● Instructions to follow:
Reproduce the data below verbatim from the line containing "hide_parts(*nodes)" through its final line, and produce nothing more.

● Provided data:
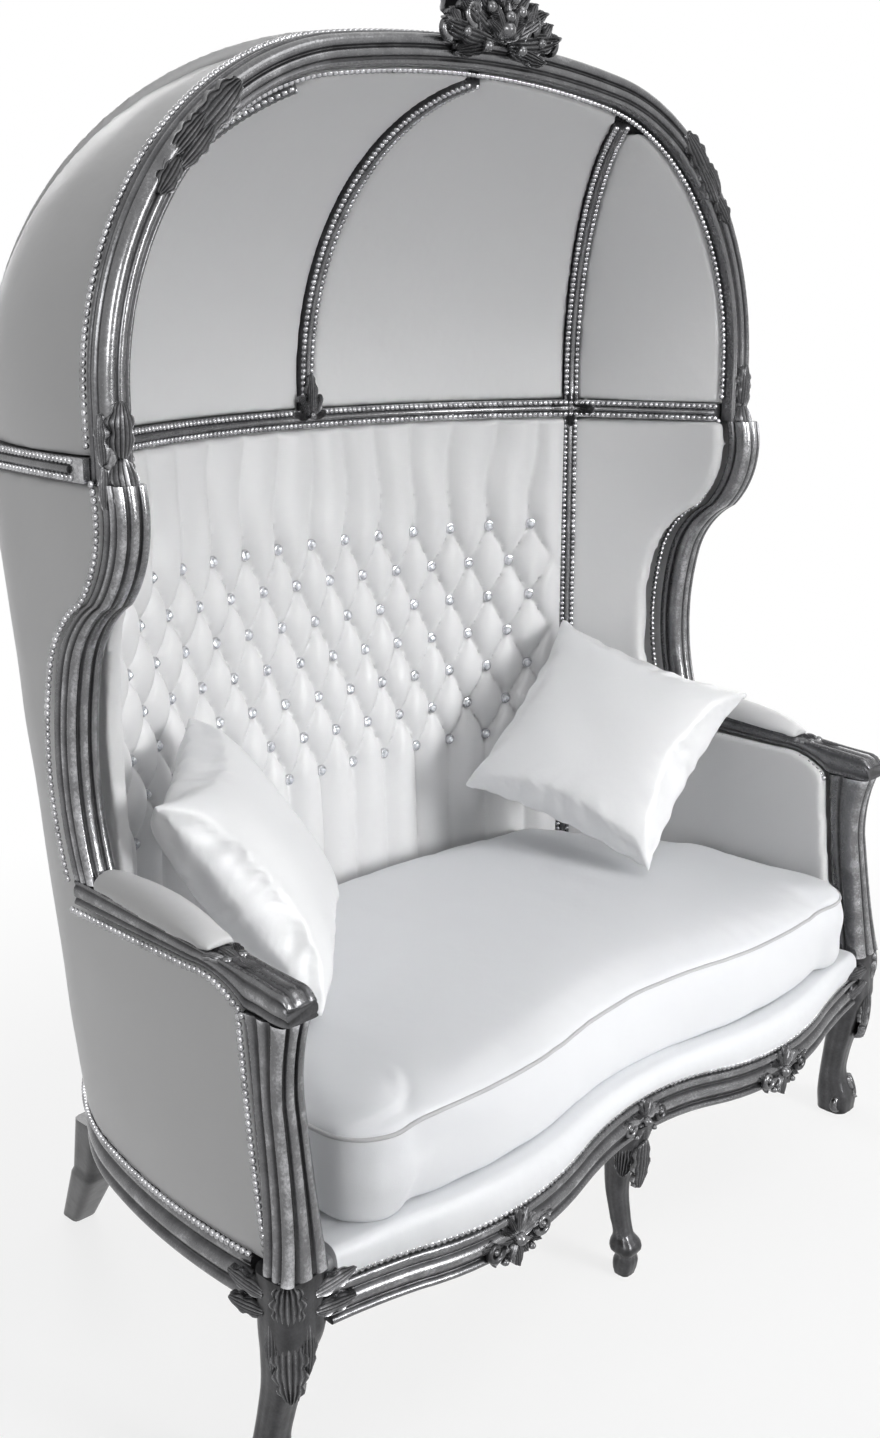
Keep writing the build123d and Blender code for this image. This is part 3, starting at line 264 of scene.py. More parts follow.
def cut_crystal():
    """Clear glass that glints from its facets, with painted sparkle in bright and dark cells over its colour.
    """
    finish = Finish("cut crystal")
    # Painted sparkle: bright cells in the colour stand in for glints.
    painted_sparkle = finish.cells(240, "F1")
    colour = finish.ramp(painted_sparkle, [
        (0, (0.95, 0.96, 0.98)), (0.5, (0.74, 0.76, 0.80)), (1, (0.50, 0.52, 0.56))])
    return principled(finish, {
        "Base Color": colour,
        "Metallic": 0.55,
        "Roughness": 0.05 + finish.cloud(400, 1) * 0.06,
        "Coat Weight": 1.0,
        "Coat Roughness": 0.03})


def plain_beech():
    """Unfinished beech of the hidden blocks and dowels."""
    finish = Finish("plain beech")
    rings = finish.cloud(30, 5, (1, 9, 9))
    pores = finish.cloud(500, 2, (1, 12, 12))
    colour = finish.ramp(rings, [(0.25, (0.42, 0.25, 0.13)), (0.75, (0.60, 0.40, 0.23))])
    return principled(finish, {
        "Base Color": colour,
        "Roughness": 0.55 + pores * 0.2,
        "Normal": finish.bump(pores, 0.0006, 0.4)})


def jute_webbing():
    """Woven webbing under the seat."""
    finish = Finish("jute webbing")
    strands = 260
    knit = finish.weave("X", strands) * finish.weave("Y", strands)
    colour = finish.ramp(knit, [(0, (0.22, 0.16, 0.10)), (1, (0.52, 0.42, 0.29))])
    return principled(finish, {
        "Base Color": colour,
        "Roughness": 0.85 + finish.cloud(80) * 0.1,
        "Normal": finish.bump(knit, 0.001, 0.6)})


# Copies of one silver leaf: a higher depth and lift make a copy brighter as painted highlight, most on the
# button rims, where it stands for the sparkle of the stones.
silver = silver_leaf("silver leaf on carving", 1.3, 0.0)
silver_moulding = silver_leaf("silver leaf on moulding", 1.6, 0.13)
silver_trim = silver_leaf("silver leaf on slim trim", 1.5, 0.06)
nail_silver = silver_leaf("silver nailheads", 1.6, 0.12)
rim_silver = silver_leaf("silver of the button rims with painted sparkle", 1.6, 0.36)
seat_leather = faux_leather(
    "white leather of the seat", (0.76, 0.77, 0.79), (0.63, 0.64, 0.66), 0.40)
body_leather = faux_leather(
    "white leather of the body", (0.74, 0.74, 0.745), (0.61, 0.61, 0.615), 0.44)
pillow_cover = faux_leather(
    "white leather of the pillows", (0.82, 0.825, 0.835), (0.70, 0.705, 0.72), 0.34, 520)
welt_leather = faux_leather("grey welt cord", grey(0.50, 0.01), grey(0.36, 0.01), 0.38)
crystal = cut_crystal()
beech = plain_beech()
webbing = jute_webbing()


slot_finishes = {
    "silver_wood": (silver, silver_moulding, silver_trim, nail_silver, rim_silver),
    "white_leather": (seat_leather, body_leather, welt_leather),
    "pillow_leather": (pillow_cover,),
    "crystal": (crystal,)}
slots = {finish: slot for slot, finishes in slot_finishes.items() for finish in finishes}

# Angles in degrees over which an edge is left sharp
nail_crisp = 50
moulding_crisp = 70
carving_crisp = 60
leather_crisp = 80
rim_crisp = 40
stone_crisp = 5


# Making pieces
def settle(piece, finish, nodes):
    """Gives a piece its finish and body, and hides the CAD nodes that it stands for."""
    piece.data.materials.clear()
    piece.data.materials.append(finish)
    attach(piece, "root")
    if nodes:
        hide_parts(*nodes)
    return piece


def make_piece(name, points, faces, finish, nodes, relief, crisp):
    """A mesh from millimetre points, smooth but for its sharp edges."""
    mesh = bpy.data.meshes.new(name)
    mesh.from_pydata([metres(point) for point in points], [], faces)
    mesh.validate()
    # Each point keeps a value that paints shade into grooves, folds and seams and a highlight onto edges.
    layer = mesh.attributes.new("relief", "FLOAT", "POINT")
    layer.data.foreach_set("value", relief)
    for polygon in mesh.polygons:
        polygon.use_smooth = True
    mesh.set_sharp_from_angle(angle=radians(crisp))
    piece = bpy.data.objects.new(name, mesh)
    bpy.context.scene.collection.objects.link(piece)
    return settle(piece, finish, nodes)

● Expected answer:
        hide_parts(*nodes)
    return piece


def make_piece(name, points, faces, finish, nodes, relief, crisp):
    """A mesh from millimetre points, smooth but for its sharp edges."""
    mesh = bpy.data.meshes.new(name)
    mesh.from_pydata([metres(point) for point in points], [], faces)
    mesh.validate()
    # Each point keeps a value that paints shade into grooves, folds and seams and a highlight onto edges.
    layer = mesh.attributes.new("relief", "FLOAT", "POINT")
    layer.data.foreach_set("value", relief)
    for polygon in mesh.polygons:
        polygon.use_smooth = True
    mesh.set_sharp_from_angle(angle=radians(crisp))
    piece = bpy.data.objects.new(name, mesh)
    bpy.context.scene.collection.objects.link(piece)
    return settle(piece, finish, nodes)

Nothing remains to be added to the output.